CONFLICTING VERSIONS
A timeline of events in the 13 days since Nemtsov was shot points to a tangle of conflicting accounts, confused messages and rival narratives from usually deferential media.
That messy picture jars with the meticulous stage management normally associated with the Kremlin.
Kadyrov put forward the theory that Nemtsov was killed by a group of Islamists because he had publicly defended Charlie Hebdo, the French magazine attacked by militants in January for publishing cartoons of the Prophet Mohammad.
That version has been contradicted by evidence, possibly obtained from surveillance, published in Russian media. One paper said one of the two men charged in the killing, Zaur Dadayev, was tailing Nemtsov months before the Jan. 7 attack on Charlie Hebdo.
Nor has Kadyrov's version of events been backed up by state investigators. They have refused to comment on the alleged motives of Dadayev and the other man charged over the killing, or the three people they are holding but have not charged.
The suspects in detention are from Muslim Chechnya, but that does not make them Islamists.
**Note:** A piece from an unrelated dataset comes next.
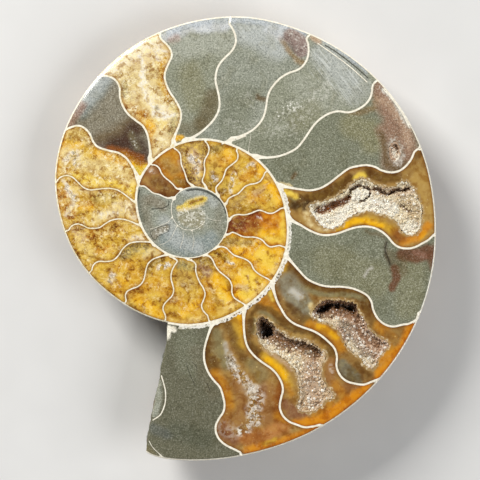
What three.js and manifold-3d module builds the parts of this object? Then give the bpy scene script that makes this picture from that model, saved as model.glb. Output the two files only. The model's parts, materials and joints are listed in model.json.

There have been numerous cases where police have accused Chechens of acting as hired gunmen in high-profile killings.
Usually, when an issue is important to the Kremlin, officials are meticulous in making sure mainstream media outlets follow broadly the same script, according to Russian journalists who have been exposed to this treatment.
Sergei Sharov-Delaunay, an aide to Nemtsov in the opposition movement, said he had a number of theories about the motive for the killing, but one is that it was part of an internal power struggle.
"It might have been some group within the authorities trying to put pressure on Putin, to boost their position, to force even more radical scenarios," he told Reuters.
Kadyrov, the Chechen leader, professes loyalty to Putin but also represents a risk for him. Kadyrov put down an anti-Moscow insurgency in Chechnya, helping Putin cement his rule. In exchange, Putin gave him a large degree of autonomy to run his region as he chooses.
The arrangement has so far been successful for both men, but some observers say Kadyrov is overstepping the mark. Russian media have reported incidents of police in Moscow having run-ins with Chechens, then coming under pressure not to prosecute them because of their ties to Kadyrov.
"If Putin is able to put Kadyrov in his place, then that will sharply improve his standing in his immediate entourage, something he is in great need of," said Georgy Satarov, who was a senior aide to the previous president, Boris Yeltsin.
PALACE COUP "IMPOSSIBLE"
There are signs too that Putin's nationalist allies, who include some senior people inside the government, are getting fractious.
While Putin's intervention in Ukraine has angered the West, for some at home he has not gone far enough.
Many wanted Russia to help expand further the territory held by separatist rebels in south-east Ukraine, to include all of the Luhansk and Donetsk regions. Large swathes of those mainly Russian-speaking regions are still controlled by Kiev.
The best-known Russian commander among the separatist rebels in eastern Ukraine, a former special forces officer called Igor Girkin, has accused Putin's entourage of betrayal.
"The team that the president is now working with is absolutely pro-Western," he said in January on Neuromir TV, a Russian Internet TV channel. "It is the same people that the West is counting on as the fifth column."
In December last year, at a news conference in Moscow, a Reuters reporter asked Putin if, given the pressures from the crisis in Ukraine and the sputtering Russian economy, he felt at risk from a palace coup.
Putin replied: "I can assure you that we don't have palaces, so a palace coup isn't really possible. The official presidential residence is the Kremlin. It is well protected."